Passaram séculos da minha vida em uma só semana.

setembro 01, 2014

Amor Pirata

Veja bem: não é que piratas como eu não se apaixonam. Não é por desencanto, desamor ou descaso; é que por acaso os ventos meus e teus nos sopram pr'outros mares. E de males meu navio já está farto, meu amor. O papagaio no meu ombro só me conta desgraças, e este meu tapa-olho só serve pr'eu ver meias-verdades. Não sei se meu navio afunda com o peso disto tudo, nem sei se chegaremos à próxima cidade a tempo. Só sei que paixão de pirata não é porto, é vento. E me perdoe pelo meu amor torto, e pelo meu coração moleque que não faz nada além de soprar esses ventos. Meus pulmões estão cheios de sal do mar, mal consigo respirar novos ares.

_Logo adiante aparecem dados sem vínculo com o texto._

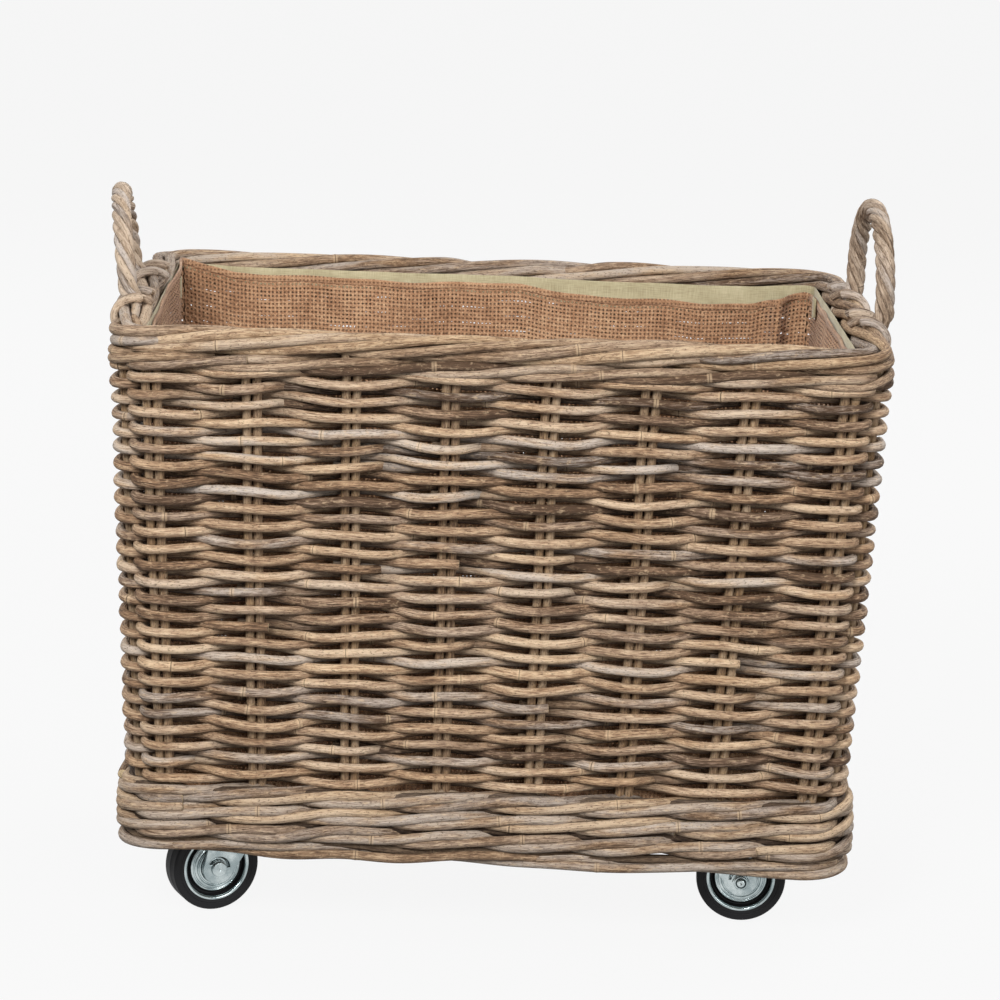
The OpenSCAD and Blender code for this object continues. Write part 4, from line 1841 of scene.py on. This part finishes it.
    def arc(self, middle: tuple[float, float], radius: float, start: float, stop: float,
            steps: int = 14) -> list[tuple[float, float]]:
        """Lay out an arc.

        Args:
            middle: Its centre.
            radius: Its radius.
            start: The angle where it starts, in degrees.
            stop: The angle where it stops, in degrees.
            steps: How many points it has.

        Returns:
            The points along it.
        """
        angles = [math.radians(angle) for angle in np.linspace(start, stop, steps)]
        return [(middle[0] + radius * math.cos(angle), middle[1] + radius * math.sin(angle))
                for angle in angles]

    def make_fork(self, material: bpy.types.Material) -> None:
        """Press the fork: two legs with an arched slot over the axle, bent down from a round crown.

        Args:
            material: Its finish.
        """
        axle = (self.trail, self.wheel)
        shoulder = self.crown + 0.0028
        leg = self.arc(axle, self.leg_end, -160.0, 20.0, 30)
        leg += [(self.trail + 0.0035, shoulder - 0.006), (self.trail + 0.0005, shoulder)]
        leg += [(-0.0150, shoulder), (-0.0158, shoulder - 0.005)]
        slot = self.arc(axle, 0.0102, 30.0, 178.0, 16) + self.arc(axle, 0.0074, 178.0, 30.0, 16)
        legs = []
        for hand in (-1.0, 1.0):
            mesh = self.plate_shape("leg", [leg, slot], self.sheet)
            place = Matrix.Translation((0.0, hand * (self.fork_gap + 0.5 * self.sheet), 0.0))
            mesh.transform(place @ Matrix.Rotation(math.radians(90.0), 4, "X"))
            legs.append(mesh)
        crown = self.arc((0.0, 0.0), 0.0228, 45.0, 315.0, 40)
        crown += [(self.trail - 0.004, -self.fork_gap - 0.001), (self.trail - 0.004, self.fork_gap + 0.001)]
        hole = self.arc((0.0, 0.0), 0.00515, 0.0, 345.0, 24)
        thick = 0.003
        top = self.plate_shape("crown", [crown, hole], thick)
        top.transform(Matrix.Translation((0.0, 0.0, self.crown + 0.5 * thick)))
        joined = join_meshes(f"fork_pressing_{self.corner}", [*legs, top])
        joined.transform(self.at_swivel)
        put(joined, f"swivel_{self.corner}", Slot.ZINC, material, f"fork_{self.corner}")

    def make_nut(self, material: bpy.types.Material) -> None:
        """Make the lock nut: a hexagon with a round collar and a washer beneath it.

        Args:
            material: Its finish.
        """
        side = -self.fork_gap - self.sheet
        hexagon = self.arc((0.0, 0.0), self.nut, 0.0, 300.0, 6)
        bore = self.arc((0.0, 0.0), self.bore, 0.0, 345.0, 24)
        body = self.plate_shape("hex", [hexagon, bore], 0.0048)
        upright = Matrix.Rotation(math.radians(90.0), 4, "X")
        body.transform(Matrix.Translation((0.0, side - 0.0030, 0.0)) @ upright)
        body.transform(self.at_axle)
        collar = [(self.bore, side - 0.0052, 0.0003), (0.0058, side - 0.0052, 0.0003),
                  (0.0056, side - 0.0076, 0.0012), (0.0046, side - 0.0078, 0.0003),
                  (0.0043, side - 0.0070, 0.0003)]
        washer = [(self.bore, side, 0.0), (0.0079, side - 0.0001, 0.0002), (0.0079, side - 0.0008, 0.0003),
                  (self.bore, side - 0.0008, 0.0)]
        parts = [body]
        for name, outline in (("collar", collar), ("washer", washer)):
            parts.append(self.lathe(name, self.rounded(outline), 48))
        joined = join_meshes(f"lock_nut_{self.corner}", parts)
        put(joined, f"swivel_{self.corner}", Slot.ZINC, material, f"axle_nut_{self.corner}")

    def build(self, zinc: bpy.types.Material, steel: bpy.types.Material,
              rubber: bpy.types.Material) -> None:
        """Make all the pieces that show.

        Args:
            zinc: The finish of the fork, bolt and nut.
            steel: The finish of the wheel.
            rubber: The finish of the tyre.
        """
        self.make_tyre(rubber)
        self.make_disc(steel, rubber)
        self.make_fork(zinc)
        self.make_bolt(zinc)
        self.make_nut(zinc)


def join_meshes(name: str, parts: list[bpy.types.Mesh]) -> bpy.types.Mesh:
    """Put several meshes into one and shade it smooth except at its sharp edges.

    Args:
        name: The new mesh's name.
        parts: The meshes, which are used up.

    Returns:
        The mesh.
    """
    verts, corners, sizes, used = [], [], [], 0
    for part in parts:
        points = np.empty(3 * len(part.vertices), np.float32)
        part.vertices.foreach_get("co", points)
        index = np.empty(len(part.loops), np.int32)
        part.loops.foreach_get("vertex_index", index)
        total = np.empty(len(part.polygons), np.int32)
        part.polygons.foreach_get("loop_total", total)
        verts.append(points.reshape(-1, 3))
        corners.append(index + used)
        sizes.append(total)
        used += len(part.vertices)
        bpy.data.meshes.remove(part)
    mesh = faces_to_mesh(name, np.concatenate(verts), np.concatenate(corners), np.concatenate(sizes))
    mesh.set_sharp_from_angle(angle=math.radians(35.0))
    return mesh


# ---------------------------------------------------------------- the studio


@dataclass(frozen=True)
class SoftBox:
    """A square studio light that points at the basket."""

    name: str
    place: tuple[float, float, float]
    size: float
    power: float

    def build(self, target: Vector) -> None:
        """Hang the light.

        Args:
            target: The point that it faces.
        """
        lamp = bpy.data.lights.new(self.name, "AREA")
        lamp.size = self.size
        lamp.energy = self.power
        light = bpy.data.objects.new(self.name, lamp)
        light.location = self.place
        light.rotation_euler = (target - light.location).to_track_quat("-Z", "Y").to_euler()
        bpy.context.scene.collection.objects.link(light)


@dataclass(frozen=True)
class Studio:
    """A pale floor, soft light all round, and a long-lens camera a little above the rim."""

    target: Vector = Vector((0.0058, 0.0, 0.3298))
    distance: float = 2.869
    pitch: float = math.radians(12.70)
    yaw: float = math.radians(-1.08)
    roll: float = math.radians(2.03)
    lens: float = 120.74
    sky: float = 0.46
    ground: float = 0.12
    sky_fade: tuple[float, float] = (-0.6, 0.5)
    floor_reach: float = 30.0
    floor_glow: float = 0.905
    floor_tone: float = 0.03
    boxes: tuple[SoftBox, ...] = (
        SoftBox("key", (-0.9, -2.6, 2.0), 1.0, 98.0), SoftBox("fill", (1.6, -2.7, 1.2), 1.6, 38.0),
        SoftBox("top", (1.4, 0.1, 2.7), 1.4, 14.0), SoftBox("back_left", (-2.0, 2.5, 1.9), 1.6, 42.0),
        SoftBox("back_right", (2.0, 2.3, 2.0), 1.6, 48.0))

    def camera(self) -> None:
        """Set up the camera."""
        back = Vector((math.sin(self.yaw) * math.cos(self.pitch), -math.cos(self.yaw) * math.cos(self.pitch),
                       math.sin(self.pitch)))
        right = (-back).cross(Vector(UP)).normalized()
        top = right.cross(-back)
        across = right * math.cos(self.roll) + top * math.sin(self.roll)
        above = top * math.cos(self.roll) - right * math.sin(self.roll)
        shot = bpy.data.cameras.new("camera")
        shot.lens = self.lens
        shot.sensor_width = 36.0
        holder = bpy.data.objects.new("camera", shot)
        spin = Matrix((across, above, back)).transposed().to_4x4()
        holder.matrix_world = Matrix.Translation(self.target + back * self.distance) @ spin
        bpy.context.scene.collection.objects.link(holder)
        bpy.context.scene.camera = holder

    def floor(self) -> None:
        """Lay the floor, which glows a little so that it stays pale and its shadows soft."""
        mesh = bpy.data.meshes.new("studio_floor")
        reach = self.floor_reach
        mesh.from_pydata([(-reach, -reach, 0.0), (reach, -reach, 0.0), (reach, reach, 0.0),
                          (-reach, reach, 0.0)], [], [(0, 1, 2, 3)])
        floor = bpy.data.objects.new("studio_floor", mesh)
        bpy.context.scene.collection.objects.link(floor)
        sketch = NodeSketch("studio_floor")
        tone = (self.floor_tone, self.floor_tone, self.floor_tone, 1.0)
        sketch.surface(Base_Color=tone, Roughness=1.0, Specular_IOR_Level=0.0,
                       Emission_Color=(1.0, 1.0, 1.0, 1.0), Emission_Strength=self.floor_glow)
        mesh.materials.append(sketch.material)
        floor.visible_diffuse = False

    def build(self) -> None:
        """Set up the light, the floor and the camera."""
        scene = bpy.context.scene
        world = bpy.data.worlds.new("studio")
        world.use_nodes = True
        tree = world.node_tree
        split = tree.nodes.new("ShaderNodeSeparateXYZ")
        fade = tree.nodes.new("ShaderNodeMapRange")
        tree.links.new(tree.nodes.new("ShaderNodeTexCoord").outputs["Generated"], split.inputs[0])
        tree.links.new(split.outputs[2], fade.inputs["Value"])
        for socket, value in (("From Min", self.sky_fade[0]), ("From Max", self.sky_fade[1]),
                              ("To Min", self.ground), ("To Max", self.sky)):
            fade.inputs[socket].default_value = value
        tree.nodes["Background"].inputs[0].default_value = (1.0, 1.0, 1.0, 1.0)
        tree.links.new(fade.outputs[0], tree.nodes["Background"].inputs[1])
        scene.world = world
        scene.view_settings.view_transform = "Standard"
        scene.view_settings.look = "None"
        self.floor()
        for box in self.boxes:
            box.build(self.target)
        self.camera()


# ---------------------------------------------------------------- putting it together


def dress_hardware(zinc: bpy.types.Material, plywood: bpy.types.Material) -> None:
    """Give the CAD pieces that stay their finishes.

    Args:
        zinc: The finish of the castors' plates, races, kingpins and screws.
        plywood: The finish of the base board.
    """
    plates = [f"{part}_{corner}" for part in ("plate", "race") for corner in CORNERS]
    for name in ("plate_screws", "kingpins", *plates):
        dress(frame["nodes"][name], zinc)
        LOG.info("%s: dressed in zinc", name)
    dress(frame["nodes"]["base_board"], plywood)
    LOG.info("base_board: dressed in plywood")


def main() -> None:
    """Build every part of the basket in order."""
    logging.basicConfig(level=logging.INFO, format="%(message)s")
    siding_low, siding_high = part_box("siding_front")
    end_low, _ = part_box("siding_left")
    line = StakeLine(-end_low.x - WEAVE_HALF, -siding_low.y - WEAVE_HALF, siding_low.z, siding_high.z)
    rim_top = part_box("rim_front")[1].z
    foot_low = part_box("foot_front")[0].z
    board_low, board_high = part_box("base_board")
    handle_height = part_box("handle_left")[1].z - rim_top

    siding = RattanFinish("siding_cane").make()
    stake = RattanFinish("stake_cane", dark="7E6248", middle="957854", light="AB9070").make()
    border = RattanFinish("border_cane", dark="765C45", middle="A08365", light="C6AB8A",
                          grey="B0A499").make()
    rope = RattanFinish("handle_cane", dark="75614F", middle="A08A74", light="C2AD96",
                        grey="B9ADA3").make()
    zinc = ZincFinish("zinc_plate").make()
    steel = ZincFinish("wheel_plate", roughness=0.2).make()

    Weave(line).build(siding)
    Stakes(line).build(stake)
    Rim(line, rim_top).build(border)
    Foot(line, foot_low, board_low.z).build(border)
    Handle("left", line, rim_top, lean=math.radians(7.0), swivel=math.radians(3.8), offset=0.0105,
           height=handle_height - 0.0035).build(rope)
    Handle("right", line, rim_top, lean=math.radians(-0.5), swivel=math.radians(3.3), offset=0.012,
           height=handle_height + 0.0025, seed=207).build(rope)
    Liner(line, board_high.z, HEM_HEIGHT).build(HessianFinish().make(), CottonFinish().make())
    rubber = RubberFinish().make()
    for corner in CORNERS:
        Castor(corner).build(zinc, steel, rubber)
    dress_hardware(zinc, PlywoodFinish().make())
    Studio().build()


if __name__ == "__main__":
    main()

Meu amor é vento, meu amor.

Vento a gente não pega na mão, vento a gente sente.
Vento não pára quando chega aqui ou ali; vento venta. Ventania, vendaval, brisa, maresia, mormaço, sopro, furacão. Tudo o que podes fazer, ao ver meu navio passar ao longe, é respirar. Respira e o vento se encarrega de te trazer aqui pr'mim. 
Respira e a maré te traz pelas ondas feito barco de papel.
Respira e os piratas vão aí te roubar pr'mim.
Respira que te roubo.
Respira que respiro.
Respira-me.

O vento há de te soprar no meu caminho.